1. please add an extra hole to this student's belt

2. fix these student's eyeglasses (glasses in 4 pieces)

3. needs school supplies

4. i came to get a puff of my sister's inhaler.

5. this child is in trouble and needs to sit in your office for the rest of the day.

6. student spilled 2 drops of water on shirt. please wash!

7. i need sugar for my coffee (note sent by student from teacher) :uhoh3:

what weird requests have you had???

Specializes in School Nursing, Ambulatory Care, etc..

my favorite is "my head hurts because my braids are too tight"...I'm not sure what the teacher wanted me to do with that

Specializes in OB/GYN, Peds, School Nurse, DD.

The hands-down weirdest request I ever had a teacher ask me was "Do you have a suppository for constipation? :uhoh3: Uh, no. Then she said,"Well, if I go to Walgreens and get one, will you put it in?" :eek: What is this, the Twilight Zone? NOOOO!

Specializes in School Nursing, Ambulatory Care, etc..
The hands-down weirdest request I ever had a teacher ask me was "Do you have a suppository for constipation? :uhoh3: Uh, no. Then she said,"Well, if I go to Walgreens and get one, will you put it in?" :eek: What is this, the Twilight Zone? NOOOO!

You win! :lol2:

The hands-down weirdest request I ever had a teacher ask me was "Do you have a suppository for constipation? :uhoh3: Uh, no. Then she said,"Well, if I go to Walgreens and get one, will you put it in?" :eek: What is this, the Twilight Zone? NOOOO!

Sure, once you pull your head out of there, bend over and I'll go get a baseball bat from the gym....SHEESH!:uhoh3:

Specializes in Telemetry, Gastroenterology, School Nrs.

I get... My flip flop broke, can you fix it?

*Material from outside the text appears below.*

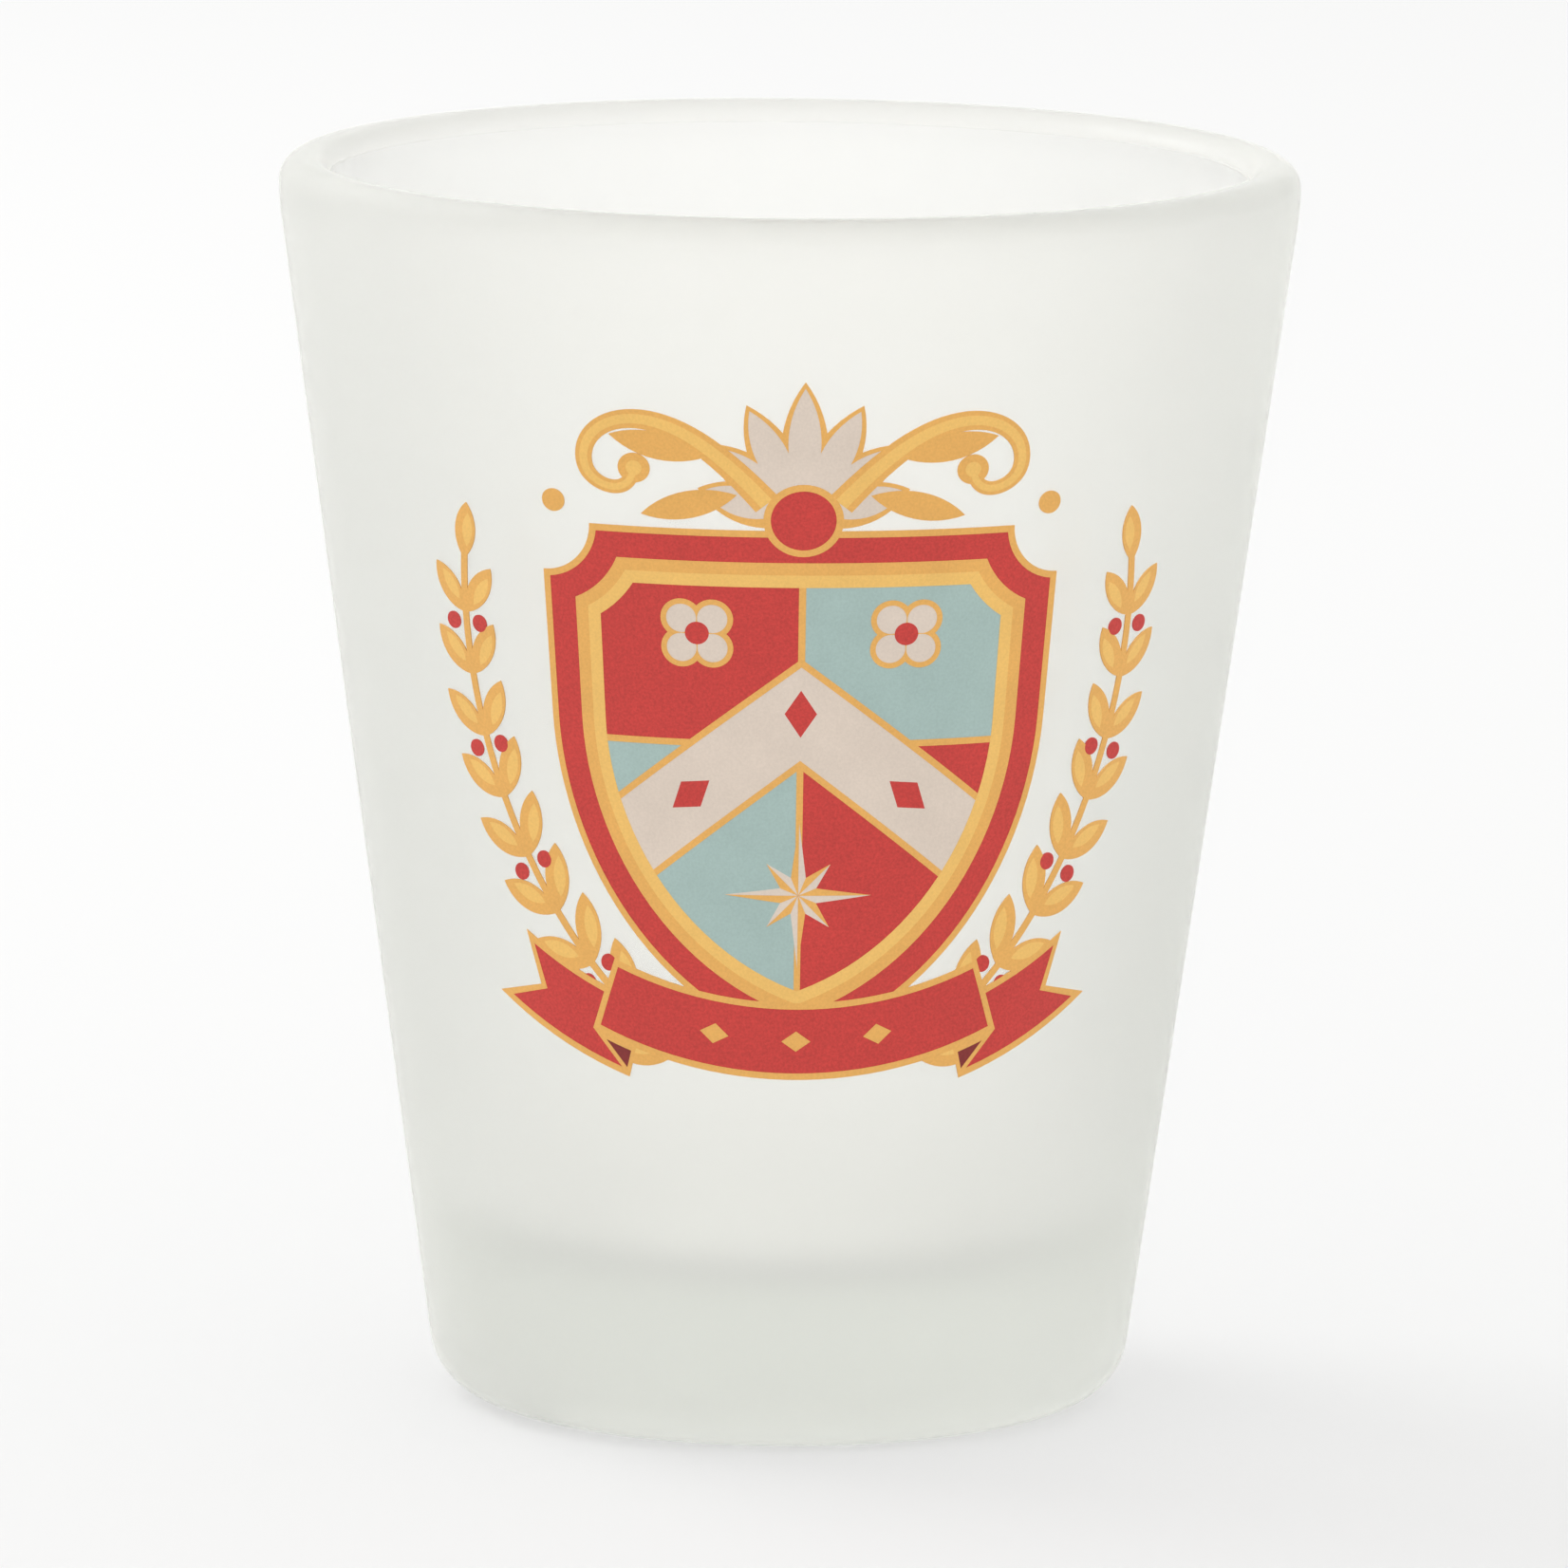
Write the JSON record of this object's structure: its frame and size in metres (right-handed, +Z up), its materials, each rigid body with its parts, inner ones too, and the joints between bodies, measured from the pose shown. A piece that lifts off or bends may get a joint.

Ummm... I went to nursing school, we didn't learn that trade there.

Specializes in School Nursing.

I don't mind the glasses one. I have a repair kit and some twisty ties (work well when the screws are gone) and have become quite skilled at it! I think I would have flipped if a teacher asked me for sugar for her coffee. How disrespectful to a fellow professional!

Occasionally I have been asked to "babysit" a student who is in trouble. I put a stop to that really quick. My office is full of sick students, I am not going to expose a well child to those germs just to take him off the teacher's hands!

Specializes in School, Hospice, Triage.

Oh my!! After reading that post re cramps and all- I sure needed this laugh. My police officer heard me laugh in the next office. I can't wait to share that request and the responses. Hee Hee!!! I thought I have had everything come through these doors. No other area knows what we deal with everyday- Keep up the good work.

Specializes in Telemetry, Gastroenterology, School Nrs.

I remembered this one over the weekend... I had a teacher send a student to me because he had stepped in dog poop during recess. I was expected to remove that from his shoe. Uh... NOPE!

Specializes in School Nursing.

I think I had a thread on this forum at one time titled something like "poo on a shoe", LOL! Yes, somehow this is a nursing issue as well. Feces = job security ;)

I got this note today. "has green glow in the dark putty stuck to his pants. Would you like to get it out?" I was thinking not really; do you?

Specializes in School Nursing.
Would you like to get it out?"

"Oh, yes! I have been waiting for the day I would be fortunate enough to have the honor of removing the elusive glowing green putty from the lucky student's pants! Thank you, thank you for referring this particular problem to me!"